## Instructions for the task
Output an exact reproduction of the data.
---
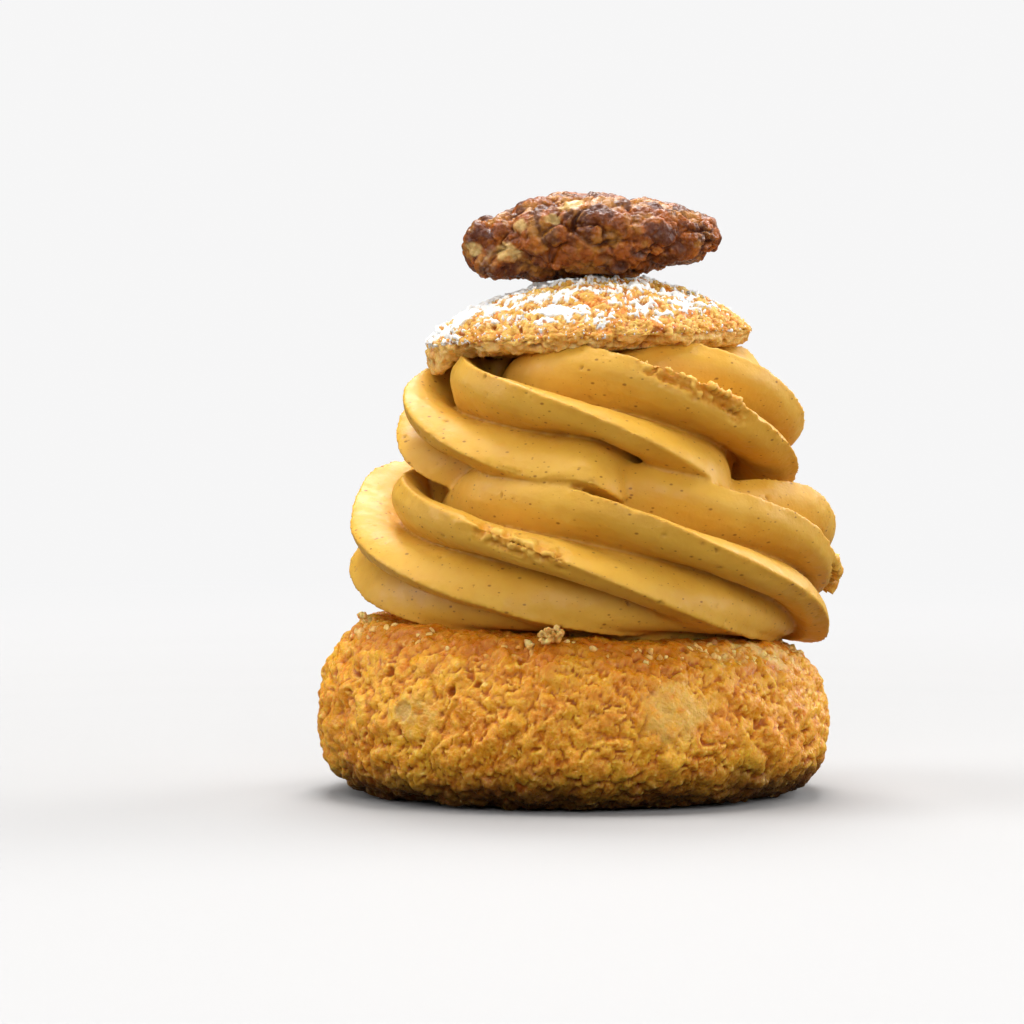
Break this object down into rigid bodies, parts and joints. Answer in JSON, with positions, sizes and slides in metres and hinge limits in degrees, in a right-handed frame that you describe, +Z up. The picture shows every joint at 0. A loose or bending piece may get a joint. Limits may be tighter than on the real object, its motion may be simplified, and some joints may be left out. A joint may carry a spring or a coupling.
{
  "type": "cream puff",
  "caption": "Craquelin choux bun cut in two, with tall ridged swirls of piped caramel cream between the halves and a candied nut on the sugared lid.",
  "frame": {"origin": "centre of the flat foot under the base", "axes": "+Z up through the swirl; +X along the nut's length, towards its pointed end; the front faces -Y"},
  "size_m": [0.0649, 0.0645, 0.075],
  "materials": {
    "crust": "rough baked sugar crust, golden brown",
    "cream": "satin piped caramel cream",
    "lid_crust": "rough baked sugar crust, golden, dusted with icing sugar",
    "nut": "glossy candied brown",
    "sugar": "powdery white icing sugar"
  },
  "bodies": {
    "root": {"choux_base": "crust", "cream_swirl": "cream", "choux_lid": "lid_crust", "candied_nut": "nut"}
  },
  "joints": []
}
---
## Response to the task
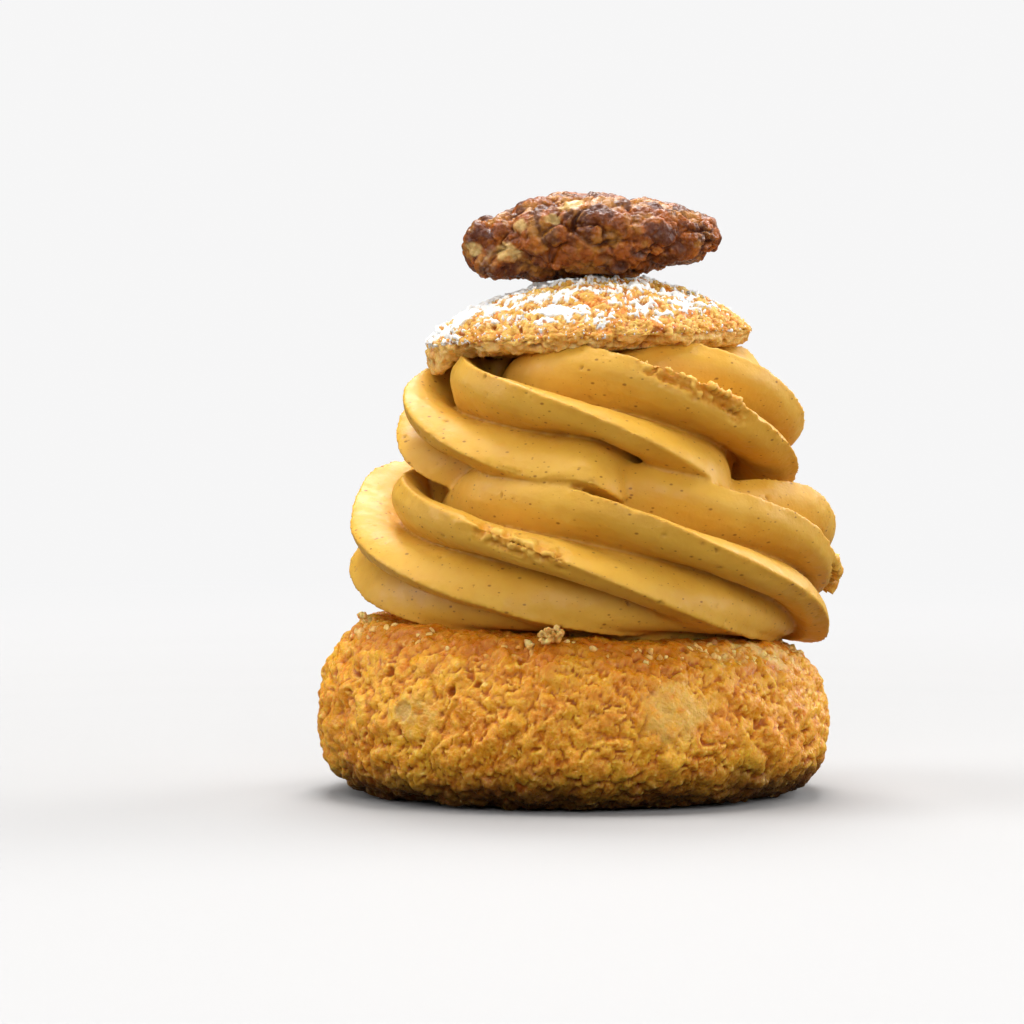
Break this object down into rigid bodies, parts and joints. Answer in JSON, with positions, sizes and slides in metres and hinge limits in degrees, in a right-handed frame that you describe, +Z up. The picture shows every joint at 0. A loose or bending piece may get a joint. Limits may be tighter than on the real object, its motion may be simplified, and some joints may be left out. A joint may carry a spring or a coupling.
{
  "type": "cream puff",
  "caption": "Craquelin choux bun cut in two, with tall ridged swirls of piped caramel cream between the halves and a candied nut on the sugared lid.",
  "frame": {"origin": "centre of the flat foot under the base", "axes": "+Z up through the swirl; +X along the nut's length, towards its pointed end; the front faces -Y"},
  "size_m": [0.0649, 0.0645, 0.075],
  "materials": {
    "crust": "rough baked sugar crust, golden brown",
    "cream": "satin piped caramel cream",
    "lid_crust": "rough baked sugar crust, golden, dusted with icing sugar",
    "nut": "glossy candied brown",
    "sugar": "powdery white icing sugar"
  },
  "bodies": {
    "root": {"choux_base": "crust", "cream_swirl": "cream", "choux_lid": "lid_crust", "candied_nut": "nut"}
  },
  "joints": []
}